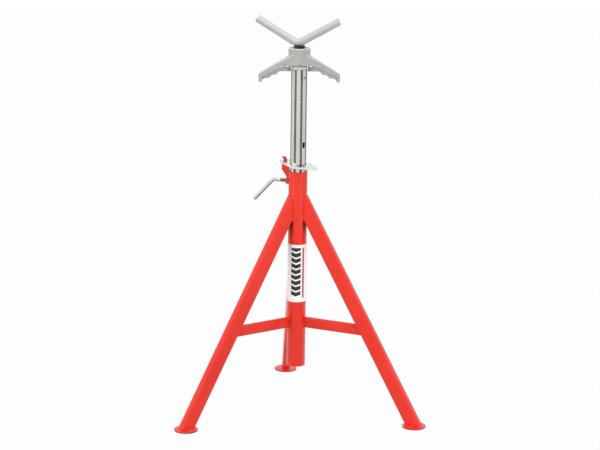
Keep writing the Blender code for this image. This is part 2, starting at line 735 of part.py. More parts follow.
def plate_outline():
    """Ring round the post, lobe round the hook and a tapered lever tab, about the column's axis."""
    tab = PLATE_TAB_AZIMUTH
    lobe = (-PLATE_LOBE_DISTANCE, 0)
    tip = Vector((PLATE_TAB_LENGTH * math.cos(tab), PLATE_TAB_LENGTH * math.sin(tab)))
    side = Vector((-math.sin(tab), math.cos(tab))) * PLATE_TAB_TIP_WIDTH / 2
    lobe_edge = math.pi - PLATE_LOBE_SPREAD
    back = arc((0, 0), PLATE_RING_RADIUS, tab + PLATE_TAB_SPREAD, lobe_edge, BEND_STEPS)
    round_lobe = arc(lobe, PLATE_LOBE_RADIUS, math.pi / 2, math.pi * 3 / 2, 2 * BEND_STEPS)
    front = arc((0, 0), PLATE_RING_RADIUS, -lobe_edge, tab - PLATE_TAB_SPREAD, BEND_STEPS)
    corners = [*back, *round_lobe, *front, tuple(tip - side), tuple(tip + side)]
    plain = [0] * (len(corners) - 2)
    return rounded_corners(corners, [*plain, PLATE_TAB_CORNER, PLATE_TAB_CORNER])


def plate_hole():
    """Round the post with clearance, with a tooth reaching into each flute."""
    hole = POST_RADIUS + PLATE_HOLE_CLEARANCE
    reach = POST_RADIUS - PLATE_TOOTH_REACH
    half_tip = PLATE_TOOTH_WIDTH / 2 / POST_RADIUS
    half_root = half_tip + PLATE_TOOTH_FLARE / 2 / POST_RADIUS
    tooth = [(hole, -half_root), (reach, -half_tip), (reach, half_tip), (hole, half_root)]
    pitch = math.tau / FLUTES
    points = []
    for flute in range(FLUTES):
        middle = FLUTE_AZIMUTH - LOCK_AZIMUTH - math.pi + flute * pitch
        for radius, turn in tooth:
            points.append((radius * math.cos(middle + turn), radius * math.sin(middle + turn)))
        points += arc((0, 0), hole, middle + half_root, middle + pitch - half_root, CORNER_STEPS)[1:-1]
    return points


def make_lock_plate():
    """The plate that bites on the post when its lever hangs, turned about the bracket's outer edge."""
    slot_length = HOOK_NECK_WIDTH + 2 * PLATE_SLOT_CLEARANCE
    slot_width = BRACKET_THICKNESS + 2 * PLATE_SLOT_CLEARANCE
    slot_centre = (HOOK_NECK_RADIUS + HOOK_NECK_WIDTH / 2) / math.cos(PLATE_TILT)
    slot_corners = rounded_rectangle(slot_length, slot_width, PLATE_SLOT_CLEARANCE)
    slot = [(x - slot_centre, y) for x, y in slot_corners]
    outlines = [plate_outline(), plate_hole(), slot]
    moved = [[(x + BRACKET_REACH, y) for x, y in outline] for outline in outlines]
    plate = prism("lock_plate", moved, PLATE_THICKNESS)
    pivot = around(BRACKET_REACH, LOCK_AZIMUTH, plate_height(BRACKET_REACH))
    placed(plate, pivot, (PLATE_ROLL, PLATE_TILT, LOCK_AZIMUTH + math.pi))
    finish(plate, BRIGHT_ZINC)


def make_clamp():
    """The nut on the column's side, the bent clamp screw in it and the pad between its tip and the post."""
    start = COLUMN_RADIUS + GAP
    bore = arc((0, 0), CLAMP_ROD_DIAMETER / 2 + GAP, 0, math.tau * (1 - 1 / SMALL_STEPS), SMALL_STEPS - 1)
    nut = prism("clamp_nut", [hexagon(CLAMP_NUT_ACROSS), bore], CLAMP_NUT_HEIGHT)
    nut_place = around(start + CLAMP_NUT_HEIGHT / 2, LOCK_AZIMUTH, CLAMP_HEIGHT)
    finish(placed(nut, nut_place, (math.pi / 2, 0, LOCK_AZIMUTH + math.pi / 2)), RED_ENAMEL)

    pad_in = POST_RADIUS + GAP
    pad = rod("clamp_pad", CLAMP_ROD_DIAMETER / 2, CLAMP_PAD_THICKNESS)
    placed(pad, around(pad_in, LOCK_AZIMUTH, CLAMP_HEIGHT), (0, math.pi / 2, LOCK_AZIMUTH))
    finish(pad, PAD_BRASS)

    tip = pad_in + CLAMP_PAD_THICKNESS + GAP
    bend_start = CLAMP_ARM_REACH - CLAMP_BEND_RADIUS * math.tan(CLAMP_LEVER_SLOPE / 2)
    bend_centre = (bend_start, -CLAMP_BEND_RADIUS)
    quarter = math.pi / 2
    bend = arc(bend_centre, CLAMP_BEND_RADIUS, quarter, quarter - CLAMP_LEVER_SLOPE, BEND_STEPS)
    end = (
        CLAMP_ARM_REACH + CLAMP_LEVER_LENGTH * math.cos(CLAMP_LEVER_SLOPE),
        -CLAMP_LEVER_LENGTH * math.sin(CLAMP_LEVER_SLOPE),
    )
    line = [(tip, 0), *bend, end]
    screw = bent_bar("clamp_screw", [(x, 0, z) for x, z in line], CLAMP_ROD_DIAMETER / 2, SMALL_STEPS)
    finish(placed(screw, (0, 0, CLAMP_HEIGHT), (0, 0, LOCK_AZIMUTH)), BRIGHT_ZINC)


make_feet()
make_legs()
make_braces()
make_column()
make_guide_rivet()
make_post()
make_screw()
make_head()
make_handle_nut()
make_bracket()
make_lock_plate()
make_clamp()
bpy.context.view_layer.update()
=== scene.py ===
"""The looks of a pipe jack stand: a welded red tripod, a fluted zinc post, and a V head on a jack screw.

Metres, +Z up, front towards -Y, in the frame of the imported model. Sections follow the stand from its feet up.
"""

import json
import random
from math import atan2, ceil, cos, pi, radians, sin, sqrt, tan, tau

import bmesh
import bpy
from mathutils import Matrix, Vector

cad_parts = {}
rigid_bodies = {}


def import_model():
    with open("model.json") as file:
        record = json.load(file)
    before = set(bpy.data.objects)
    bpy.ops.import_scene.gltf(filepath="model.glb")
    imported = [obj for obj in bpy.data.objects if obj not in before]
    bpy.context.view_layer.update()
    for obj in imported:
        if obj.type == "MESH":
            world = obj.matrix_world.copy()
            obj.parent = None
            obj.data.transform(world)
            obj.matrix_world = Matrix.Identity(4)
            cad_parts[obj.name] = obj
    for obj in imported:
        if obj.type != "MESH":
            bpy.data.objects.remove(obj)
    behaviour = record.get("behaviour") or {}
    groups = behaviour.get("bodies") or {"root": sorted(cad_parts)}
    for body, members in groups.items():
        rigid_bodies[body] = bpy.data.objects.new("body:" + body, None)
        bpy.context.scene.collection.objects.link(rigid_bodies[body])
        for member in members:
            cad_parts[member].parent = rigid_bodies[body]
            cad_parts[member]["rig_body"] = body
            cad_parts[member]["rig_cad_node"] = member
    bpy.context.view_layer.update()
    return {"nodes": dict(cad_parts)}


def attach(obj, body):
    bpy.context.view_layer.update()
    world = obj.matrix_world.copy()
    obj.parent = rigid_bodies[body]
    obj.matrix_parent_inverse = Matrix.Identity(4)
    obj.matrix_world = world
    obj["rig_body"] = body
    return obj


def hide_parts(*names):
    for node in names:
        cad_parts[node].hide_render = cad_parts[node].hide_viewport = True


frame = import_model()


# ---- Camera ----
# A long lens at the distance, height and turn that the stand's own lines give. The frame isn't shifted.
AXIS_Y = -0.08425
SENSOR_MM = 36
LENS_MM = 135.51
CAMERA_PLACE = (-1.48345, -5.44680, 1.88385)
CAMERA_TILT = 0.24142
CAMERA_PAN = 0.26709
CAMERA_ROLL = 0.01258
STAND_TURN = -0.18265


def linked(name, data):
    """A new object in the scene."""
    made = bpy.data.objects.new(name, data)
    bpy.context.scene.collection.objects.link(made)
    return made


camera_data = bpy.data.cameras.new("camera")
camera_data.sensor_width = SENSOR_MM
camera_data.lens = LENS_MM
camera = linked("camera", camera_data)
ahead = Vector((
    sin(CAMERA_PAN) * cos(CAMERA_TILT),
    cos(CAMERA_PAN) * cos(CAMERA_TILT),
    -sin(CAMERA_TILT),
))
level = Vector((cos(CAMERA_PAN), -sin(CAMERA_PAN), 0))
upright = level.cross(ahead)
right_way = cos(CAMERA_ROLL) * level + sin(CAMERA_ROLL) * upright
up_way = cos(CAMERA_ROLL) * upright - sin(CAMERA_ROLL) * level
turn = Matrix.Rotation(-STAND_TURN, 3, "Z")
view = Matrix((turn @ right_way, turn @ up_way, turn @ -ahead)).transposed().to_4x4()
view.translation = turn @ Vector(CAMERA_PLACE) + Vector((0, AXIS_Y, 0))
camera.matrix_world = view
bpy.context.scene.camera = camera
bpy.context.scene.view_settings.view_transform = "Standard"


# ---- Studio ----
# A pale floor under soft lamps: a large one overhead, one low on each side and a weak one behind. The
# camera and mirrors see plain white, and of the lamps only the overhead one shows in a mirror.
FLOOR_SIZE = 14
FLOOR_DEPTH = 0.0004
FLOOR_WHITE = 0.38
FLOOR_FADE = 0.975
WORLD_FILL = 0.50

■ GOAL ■
Your task is to extract exactly the lines starting at the line with "make_feet()" and ending at the line with "bpy.context.scene.collection.objects.link(rigid_bodies[body])", including both ends, and no other lines.

■ EXERCISE ANSWER ■
make_feet()
make_legs()
make_braces()
make_column()
make_guide_rivet()
make_post()
make_screw()
make_head()
make_handle_nut()
make_bracket()
make_lock_plate()
make_clamp()
bpy.context.view_layer.update()
=== scene.py ===
"""The looks of a pipe jack stand: a welded red tripod, a fluted zinc post, and a V head on a jack screw.

Metres, +Z up, front towards -Y, in the frame of the imported model. Sections follow the stand from its feet up.
"""

import json
import random
from math import atan2, ceil, cos, pi, radians, sin, sqrt, tan, tau

import bmesh
import bpy
from mathutils import Matrix, Vector

cad_parts = {}
rigid_bodies = {}


def import_model():
    with open("model.json") as file:
        record = json.load(file)
    before = set(bpy.data.objects)
    bpy.ops.import_scene.gltf(filepath="model.glb")
    imported = [obj for obj in bpy.data.objects if obj not in before]
    bpy.context.view_layer.update()
    for obj in imported:
        if obj.type == "MESH":
            world = obj.matrix_world.copy()
            obj.parent = None
            obj.data.transform(world)
            obj.matrix_world = Matrix.Identity(4)
            cad_parts[obj.name] = obj
    for obj in imported:
        if obj.type != "MESH":
            bpy.data.objects.remove(obj)
    behaviour = record.get("behaviour") or {}
    groups = behaviour.get("bodies") or {"root": sorted(cad_parts)}
    for body, members in groups.items():
        rigid_bodies[body] = bpy.data.objects.new("body:" + body, None)
        bpy.context.scene.collection.objects.link(rigid_bodies[body])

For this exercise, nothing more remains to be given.